** Written exercise **
Only the lines from the line with "# Label: stuck" through the line with "obj.matrix_world = world" should be copied, exactly as they appear, with both ends kept.

(Scripts that build objects)
((

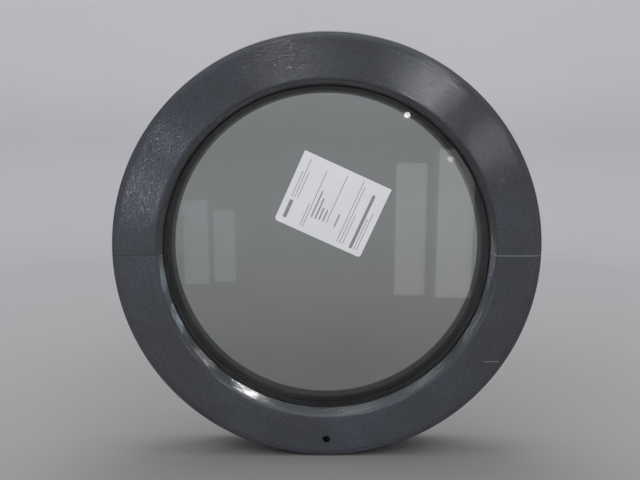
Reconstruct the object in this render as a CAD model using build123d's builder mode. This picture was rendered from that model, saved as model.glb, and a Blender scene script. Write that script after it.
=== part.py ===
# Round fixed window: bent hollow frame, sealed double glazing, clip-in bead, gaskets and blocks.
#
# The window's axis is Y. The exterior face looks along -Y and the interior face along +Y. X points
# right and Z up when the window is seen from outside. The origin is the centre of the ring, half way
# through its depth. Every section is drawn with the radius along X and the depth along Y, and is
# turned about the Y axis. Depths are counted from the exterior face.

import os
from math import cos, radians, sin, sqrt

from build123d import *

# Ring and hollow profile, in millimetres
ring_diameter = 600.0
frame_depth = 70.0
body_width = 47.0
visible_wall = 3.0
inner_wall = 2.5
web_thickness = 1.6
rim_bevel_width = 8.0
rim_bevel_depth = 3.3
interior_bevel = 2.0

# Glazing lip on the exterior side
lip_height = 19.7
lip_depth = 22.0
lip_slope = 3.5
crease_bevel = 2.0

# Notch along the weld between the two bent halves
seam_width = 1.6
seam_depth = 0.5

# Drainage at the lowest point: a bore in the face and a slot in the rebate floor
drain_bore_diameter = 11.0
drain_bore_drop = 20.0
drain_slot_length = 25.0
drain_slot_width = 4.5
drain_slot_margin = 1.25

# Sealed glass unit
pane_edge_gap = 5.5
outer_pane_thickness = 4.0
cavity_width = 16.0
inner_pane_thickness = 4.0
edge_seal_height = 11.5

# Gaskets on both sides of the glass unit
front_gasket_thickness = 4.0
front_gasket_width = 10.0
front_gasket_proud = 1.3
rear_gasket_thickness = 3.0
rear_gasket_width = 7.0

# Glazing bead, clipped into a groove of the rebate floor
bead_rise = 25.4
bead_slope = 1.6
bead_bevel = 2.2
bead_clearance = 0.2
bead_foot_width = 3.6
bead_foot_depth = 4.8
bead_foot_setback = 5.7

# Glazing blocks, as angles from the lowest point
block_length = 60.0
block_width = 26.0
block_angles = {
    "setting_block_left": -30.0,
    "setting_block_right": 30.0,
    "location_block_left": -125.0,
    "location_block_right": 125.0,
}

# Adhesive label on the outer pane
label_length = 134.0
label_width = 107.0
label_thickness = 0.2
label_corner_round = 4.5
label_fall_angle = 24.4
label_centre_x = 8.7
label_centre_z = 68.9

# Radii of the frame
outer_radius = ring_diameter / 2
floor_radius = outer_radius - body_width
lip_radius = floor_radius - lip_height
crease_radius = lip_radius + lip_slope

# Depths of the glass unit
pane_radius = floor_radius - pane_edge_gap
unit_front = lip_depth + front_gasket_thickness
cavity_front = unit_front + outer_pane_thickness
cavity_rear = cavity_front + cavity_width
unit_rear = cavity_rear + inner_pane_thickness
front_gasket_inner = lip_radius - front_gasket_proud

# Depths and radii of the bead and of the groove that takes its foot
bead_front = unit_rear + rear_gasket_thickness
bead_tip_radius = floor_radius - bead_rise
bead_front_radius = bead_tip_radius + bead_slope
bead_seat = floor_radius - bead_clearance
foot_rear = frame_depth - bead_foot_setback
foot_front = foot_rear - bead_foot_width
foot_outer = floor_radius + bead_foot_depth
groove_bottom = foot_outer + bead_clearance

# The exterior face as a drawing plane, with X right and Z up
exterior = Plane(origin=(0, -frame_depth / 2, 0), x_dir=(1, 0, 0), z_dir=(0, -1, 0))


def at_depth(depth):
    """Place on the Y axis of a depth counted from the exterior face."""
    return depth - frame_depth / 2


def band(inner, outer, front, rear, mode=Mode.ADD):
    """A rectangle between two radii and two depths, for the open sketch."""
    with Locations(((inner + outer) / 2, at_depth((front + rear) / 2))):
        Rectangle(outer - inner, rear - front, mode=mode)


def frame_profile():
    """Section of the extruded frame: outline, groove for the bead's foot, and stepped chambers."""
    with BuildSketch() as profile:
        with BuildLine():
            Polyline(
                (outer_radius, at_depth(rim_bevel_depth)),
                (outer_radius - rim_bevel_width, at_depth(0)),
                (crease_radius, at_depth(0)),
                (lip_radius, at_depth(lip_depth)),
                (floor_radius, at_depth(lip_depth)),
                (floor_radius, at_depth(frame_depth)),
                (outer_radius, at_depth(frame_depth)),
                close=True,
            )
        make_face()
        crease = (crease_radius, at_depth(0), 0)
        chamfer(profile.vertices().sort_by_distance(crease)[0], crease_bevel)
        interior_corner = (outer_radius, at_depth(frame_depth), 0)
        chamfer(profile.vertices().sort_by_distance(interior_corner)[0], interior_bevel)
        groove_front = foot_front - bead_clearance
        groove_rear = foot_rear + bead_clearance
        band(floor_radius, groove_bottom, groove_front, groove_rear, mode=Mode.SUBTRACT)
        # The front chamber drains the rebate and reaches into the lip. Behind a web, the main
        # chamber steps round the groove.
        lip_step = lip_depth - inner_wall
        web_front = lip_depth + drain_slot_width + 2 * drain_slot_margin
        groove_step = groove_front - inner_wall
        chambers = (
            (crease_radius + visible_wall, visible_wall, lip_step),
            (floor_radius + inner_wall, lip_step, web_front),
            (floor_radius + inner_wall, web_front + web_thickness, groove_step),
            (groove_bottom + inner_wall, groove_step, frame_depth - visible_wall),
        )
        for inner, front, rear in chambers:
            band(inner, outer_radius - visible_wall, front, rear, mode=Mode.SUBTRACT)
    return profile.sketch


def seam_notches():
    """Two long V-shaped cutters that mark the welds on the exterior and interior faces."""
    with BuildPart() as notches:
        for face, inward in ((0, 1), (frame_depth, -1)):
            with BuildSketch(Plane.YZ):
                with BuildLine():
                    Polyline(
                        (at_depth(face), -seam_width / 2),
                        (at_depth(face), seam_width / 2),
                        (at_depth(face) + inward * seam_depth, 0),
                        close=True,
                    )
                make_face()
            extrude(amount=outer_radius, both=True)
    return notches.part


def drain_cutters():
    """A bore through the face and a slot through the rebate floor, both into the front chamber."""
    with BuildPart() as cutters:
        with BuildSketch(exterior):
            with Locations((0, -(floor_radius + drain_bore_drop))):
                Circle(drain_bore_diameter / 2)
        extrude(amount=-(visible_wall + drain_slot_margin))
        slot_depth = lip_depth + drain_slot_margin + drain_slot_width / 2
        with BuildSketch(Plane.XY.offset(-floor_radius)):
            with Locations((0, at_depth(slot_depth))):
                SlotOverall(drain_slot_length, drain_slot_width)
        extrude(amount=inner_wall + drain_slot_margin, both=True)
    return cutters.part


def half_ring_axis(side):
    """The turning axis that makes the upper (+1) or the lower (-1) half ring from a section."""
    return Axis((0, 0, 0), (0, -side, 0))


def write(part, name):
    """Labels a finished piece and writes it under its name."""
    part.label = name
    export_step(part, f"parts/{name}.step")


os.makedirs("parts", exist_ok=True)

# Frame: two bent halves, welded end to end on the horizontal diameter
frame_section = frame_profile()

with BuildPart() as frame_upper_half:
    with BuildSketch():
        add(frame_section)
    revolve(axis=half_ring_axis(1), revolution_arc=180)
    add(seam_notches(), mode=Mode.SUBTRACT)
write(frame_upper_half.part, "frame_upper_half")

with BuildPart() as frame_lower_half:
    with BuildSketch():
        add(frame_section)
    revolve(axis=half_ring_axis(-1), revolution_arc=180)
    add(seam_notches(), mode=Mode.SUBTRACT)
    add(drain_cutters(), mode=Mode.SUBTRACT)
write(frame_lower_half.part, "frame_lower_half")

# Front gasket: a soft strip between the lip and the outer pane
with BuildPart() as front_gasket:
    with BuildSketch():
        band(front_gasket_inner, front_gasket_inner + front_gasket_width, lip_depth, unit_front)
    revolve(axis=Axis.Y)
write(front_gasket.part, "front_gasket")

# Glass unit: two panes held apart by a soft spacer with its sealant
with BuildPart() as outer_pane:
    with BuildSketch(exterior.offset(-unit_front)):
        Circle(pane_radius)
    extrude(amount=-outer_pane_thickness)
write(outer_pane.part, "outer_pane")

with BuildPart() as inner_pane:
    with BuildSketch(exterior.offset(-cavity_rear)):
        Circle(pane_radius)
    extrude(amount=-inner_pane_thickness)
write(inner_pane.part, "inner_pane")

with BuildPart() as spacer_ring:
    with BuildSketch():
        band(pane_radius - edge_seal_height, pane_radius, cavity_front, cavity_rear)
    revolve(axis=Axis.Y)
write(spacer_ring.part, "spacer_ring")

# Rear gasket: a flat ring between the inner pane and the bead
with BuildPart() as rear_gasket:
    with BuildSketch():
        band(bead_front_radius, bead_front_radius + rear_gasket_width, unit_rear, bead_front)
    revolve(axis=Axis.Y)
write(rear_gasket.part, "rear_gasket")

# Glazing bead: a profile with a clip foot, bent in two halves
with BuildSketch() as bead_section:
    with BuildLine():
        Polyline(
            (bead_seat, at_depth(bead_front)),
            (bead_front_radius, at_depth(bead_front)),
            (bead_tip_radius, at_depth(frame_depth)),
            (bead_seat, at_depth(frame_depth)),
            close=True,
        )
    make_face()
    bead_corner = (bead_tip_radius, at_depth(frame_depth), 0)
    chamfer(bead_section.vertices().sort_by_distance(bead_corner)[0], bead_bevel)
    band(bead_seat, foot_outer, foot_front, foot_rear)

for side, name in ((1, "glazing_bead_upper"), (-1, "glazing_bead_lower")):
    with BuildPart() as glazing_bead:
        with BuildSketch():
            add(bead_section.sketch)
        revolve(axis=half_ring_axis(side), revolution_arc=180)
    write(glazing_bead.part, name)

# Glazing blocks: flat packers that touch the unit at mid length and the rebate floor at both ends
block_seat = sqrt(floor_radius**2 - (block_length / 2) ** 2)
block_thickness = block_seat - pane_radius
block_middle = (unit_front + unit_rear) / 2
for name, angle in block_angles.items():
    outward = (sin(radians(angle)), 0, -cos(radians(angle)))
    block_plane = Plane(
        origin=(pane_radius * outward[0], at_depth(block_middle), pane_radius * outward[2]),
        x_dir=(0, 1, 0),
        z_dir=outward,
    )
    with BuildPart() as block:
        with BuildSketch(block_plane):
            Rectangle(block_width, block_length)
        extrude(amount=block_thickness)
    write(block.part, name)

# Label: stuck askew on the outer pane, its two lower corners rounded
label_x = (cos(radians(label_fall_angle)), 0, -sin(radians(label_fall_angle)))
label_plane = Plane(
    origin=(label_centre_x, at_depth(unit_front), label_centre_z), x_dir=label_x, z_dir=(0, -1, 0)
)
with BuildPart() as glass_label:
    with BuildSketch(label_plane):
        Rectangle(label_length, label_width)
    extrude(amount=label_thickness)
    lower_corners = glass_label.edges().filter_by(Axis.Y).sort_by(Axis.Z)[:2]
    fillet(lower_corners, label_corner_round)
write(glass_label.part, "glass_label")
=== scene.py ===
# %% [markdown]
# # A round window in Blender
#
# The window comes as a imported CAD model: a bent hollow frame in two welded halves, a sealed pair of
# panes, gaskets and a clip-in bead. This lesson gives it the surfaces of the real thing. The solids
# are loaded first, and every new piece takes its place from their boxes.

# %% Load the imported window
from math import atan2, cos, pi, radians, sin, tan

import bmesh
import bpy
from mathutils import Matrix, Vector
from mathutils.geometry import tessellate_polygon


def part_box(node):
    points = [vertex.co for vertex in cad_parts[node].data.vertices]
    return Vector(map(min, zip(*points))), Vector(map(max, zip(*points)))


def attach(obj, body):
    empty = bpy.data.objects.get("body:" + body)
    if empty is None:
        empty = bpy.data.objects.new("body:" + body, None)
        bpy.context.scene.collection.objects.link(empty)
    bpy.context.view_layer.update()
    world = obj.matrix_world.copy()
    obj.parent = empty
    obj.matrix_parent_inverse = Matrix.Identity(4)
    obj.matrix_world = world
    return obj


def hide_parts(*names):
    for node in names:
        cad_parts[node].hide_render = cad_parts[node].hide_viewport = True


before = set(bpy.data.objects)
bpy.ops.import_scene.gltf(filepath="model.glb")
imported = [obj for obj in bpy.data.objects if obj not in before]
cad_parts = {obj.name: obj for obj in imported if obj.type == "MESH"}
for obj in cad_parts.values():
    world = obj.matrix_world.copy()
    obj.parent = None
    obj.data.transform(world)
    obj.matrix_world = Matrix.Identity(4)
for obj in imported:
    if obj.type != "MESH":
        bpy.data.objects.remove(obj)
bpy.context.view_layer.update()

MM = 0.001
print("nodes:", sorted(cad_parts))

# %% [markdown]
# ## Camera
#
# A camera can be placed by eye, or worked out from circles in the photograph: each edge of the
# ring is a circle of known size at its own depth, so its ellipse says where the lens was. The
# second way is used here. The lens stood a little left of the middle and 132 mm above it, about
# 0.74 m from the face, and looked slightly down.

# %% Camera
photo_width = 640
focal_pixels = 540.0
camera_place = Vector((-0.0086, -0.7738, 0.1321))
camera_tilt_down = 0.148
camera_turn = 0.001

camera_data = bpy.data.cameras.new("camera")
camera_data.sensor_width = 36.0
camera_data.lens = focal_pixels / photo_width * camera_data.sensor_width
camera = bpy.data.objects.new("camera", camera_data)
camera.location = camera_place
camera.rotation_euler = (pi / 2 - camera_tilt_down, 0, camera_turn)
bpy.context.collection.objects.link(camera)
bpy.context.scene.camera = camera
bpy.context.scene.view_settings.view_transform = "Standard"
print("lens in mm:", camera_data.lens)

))
((

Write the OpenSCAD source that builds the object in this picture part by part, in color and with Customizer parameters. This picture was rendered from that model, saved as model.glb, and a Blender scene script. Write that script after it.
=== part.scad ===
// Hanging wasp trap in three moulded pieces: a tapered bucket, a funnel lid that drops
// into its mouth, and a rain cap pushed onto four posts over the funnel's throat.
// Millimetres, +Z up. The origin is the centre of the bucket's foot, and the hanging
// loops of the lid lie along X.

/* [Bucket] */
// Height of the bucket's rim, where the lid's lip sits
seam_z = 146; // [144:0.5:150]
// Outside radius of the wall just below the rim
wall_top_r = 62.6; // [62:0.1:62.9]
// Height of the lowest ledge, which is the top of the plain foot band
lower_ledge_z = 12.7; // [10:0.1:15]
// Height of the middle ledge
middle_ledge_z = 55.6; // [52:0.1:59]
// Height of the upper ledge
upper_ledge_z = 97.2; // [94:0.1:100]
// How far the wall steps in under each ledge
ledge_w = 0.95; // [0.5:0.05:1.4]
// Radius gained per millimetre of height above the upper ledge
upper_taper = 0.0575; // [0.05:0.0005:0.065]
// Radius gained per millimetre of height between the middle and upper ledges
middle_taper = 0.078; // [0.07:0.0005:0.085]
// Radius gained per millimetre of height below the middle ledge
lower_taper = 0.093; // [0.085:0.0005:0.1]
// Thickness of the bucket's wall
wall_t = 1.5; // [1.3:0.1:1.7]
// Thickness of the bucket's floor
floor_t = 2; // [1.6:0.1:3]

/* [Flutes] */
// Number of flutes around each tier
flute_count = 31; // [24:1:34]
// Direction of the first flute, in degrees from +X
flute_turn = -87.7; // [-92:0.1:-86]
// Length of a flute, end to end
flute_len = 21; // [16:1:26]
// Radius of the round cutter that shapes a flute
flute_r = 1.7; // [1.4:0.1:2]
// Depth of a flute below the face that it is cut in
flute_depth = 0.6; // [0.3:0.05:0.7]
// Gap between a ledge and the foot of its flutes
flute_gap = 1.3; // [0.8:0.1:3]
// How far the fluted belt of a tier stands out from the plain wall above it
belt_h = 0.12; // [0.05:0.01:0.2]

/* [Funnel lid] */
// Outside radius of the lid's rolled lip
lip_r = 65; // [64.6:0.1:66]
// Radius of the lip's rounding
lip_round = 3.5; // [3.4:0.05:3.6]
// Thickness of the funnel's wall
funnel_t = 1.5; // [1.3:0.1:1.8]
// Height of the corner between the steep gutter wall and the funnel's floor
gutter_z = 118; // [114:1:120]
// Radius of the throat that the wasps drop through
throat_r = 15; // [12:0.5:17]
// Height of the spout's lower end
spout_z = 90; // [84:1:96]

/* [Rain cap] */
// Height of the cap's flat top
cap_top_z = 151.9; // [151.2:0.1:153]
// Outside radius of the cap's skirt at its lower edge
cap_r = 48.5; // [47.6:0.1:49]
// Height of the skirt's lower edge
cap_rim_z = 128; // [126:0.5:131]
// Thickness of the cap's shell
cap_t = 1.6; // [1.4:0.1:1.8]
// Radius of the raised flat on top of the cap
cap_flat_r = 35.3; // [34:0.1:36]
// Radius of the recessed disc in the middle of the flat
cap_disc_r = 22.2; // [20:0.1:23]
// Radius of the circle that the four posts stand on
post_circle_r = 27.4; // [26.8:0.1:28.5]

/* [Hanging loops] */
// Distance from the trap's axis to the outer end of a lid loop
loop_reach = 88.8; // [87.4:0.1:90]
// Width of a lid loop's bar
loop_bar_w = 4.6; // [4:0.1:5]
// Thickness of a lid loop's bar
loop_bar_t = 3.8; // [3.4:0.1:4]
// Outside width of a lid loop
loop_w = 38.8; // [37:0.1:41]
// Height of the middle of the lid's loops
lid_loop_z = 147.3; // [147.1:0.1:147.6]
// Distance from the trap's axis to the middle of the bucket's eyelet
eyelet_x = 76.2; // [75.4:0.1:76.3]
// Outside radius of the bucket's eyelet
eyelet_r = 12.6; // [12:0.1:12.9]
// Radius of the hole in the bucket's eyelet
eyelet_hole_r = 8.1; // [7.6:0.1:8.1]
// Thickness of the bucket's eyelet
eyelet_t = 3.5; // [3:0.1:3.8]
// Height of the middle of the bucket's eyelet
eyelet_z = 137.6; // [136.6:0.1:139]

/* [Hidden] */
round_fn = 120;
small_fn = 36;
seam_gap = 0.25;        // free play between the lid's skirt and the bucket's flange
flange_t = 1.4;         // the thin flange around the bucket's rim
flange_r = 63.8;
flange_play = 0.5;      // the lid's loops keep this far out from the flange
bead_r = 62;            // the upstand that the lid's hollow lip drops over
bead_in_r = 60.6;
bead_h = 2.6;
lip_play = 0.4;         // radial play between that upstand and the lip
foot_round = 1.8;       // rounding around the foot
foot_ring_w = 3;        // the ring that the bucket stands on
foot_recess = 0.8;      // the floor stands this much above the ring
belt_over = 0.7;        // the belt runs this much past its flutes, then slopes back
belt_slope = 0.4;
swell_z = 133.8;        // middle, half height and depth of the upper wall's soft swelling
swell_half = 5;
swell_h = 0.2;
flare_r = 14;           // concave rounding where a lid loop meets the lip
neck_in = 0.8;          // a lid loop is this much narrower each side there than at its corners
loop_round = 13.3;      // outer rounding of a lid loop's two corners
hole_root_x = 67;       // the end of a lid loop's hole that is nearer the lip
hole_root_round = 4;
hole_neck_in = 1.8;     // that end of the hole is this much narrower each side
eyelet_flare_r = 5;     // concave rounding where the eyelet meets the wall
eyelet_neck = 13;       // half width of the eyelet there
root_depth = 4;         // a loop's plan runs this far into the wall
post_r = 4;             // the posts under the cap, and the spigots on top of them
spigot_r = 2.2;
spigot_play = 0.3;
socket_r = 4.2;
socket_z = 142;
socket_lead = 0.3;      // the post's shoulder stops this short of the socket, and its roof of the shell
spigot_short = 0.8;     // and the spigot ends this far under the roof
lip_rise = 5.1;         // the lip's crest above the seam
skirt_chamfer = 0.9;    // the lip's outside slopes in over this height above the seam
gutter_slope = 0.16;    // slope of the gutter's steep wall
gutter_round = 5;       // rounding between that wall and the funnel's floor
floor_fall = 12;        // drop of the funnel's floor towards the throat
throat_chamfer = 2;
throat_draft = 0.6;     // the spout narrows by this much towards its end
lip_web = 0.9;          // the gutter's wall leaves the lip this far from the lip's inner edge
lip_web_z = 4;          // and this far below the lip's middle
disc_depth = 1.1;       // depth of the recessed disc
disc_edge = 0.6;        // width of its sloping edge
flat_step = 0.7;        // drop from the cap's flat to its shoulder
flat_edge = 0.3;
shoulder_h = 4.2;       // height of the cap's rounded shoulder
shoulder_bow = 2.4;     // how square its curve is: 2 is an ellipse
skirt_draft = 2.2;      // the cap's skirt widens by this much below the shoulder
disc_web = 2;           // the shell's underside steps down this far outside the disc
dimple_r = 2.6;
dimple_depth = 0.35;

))

** Task result **
# Label: stuck askew on the outer pane, its two lower corners rounded
label_x = (cos(radians(label_fall_angle)), 0, -sin(radians(label_fall_angle)))
label_plane = Plane(
    origin=(label_centre_x, at_depth(unit_front), label_centre_z), x_dir=label_x, z_dir=(0, -1, 0)
)
with BuildPart() as glass_label:
    with BuildSketch(label_plane):
        Rectangle(label_length, label_width)
    extrude(amount=label_thickness)
    lower_corners = glass_label.edges().filter_by(Axis.Y).sort_by(Axis.Z)[:2]
    fillet(lower_corners, label_corner_round)
write(glass_label.part, "glass_label")
=== scene.py ===
# %% [markdown]
# # A round window in Blender
#
# The window comes as a imported CAD model: a bent hollow frame in two welded halves, a sealed pair of
# panes, gaskets and a clip-in bead. This lesson gives it the surfaces of the real thing. The solids
# are loaded first, and every new piece takes its place from their boxes.

# %% Load the imported window
from math import atan2, cos, pi, radians, sin, tan

import bmesh
import bpy
from mathutils import Matrix, Vector
from mathutils.geometry import tessellate_polygon


def part_box(node):
    points = [vertex.co for vertex in cad_parts[node].data.vertices]
    return Vector(map(min, zip(*points))), Vector(map(max, zip(*points)))


def attach(obj, body):
    empty = bpy.data.objects.get("body:" + body)
    if empty is None:
        empty = bpy.data.objects.new("body:" + body, None)
        bpy.context.scene.collection.objects.link(empty)
    bpy.context.view_layer.update()
    world = obj.matrix_world.copy()
    obj.parent = empty
    obj.matrix_parent_inverse = Matrix.Identity(4)
    obj.matrix_world = world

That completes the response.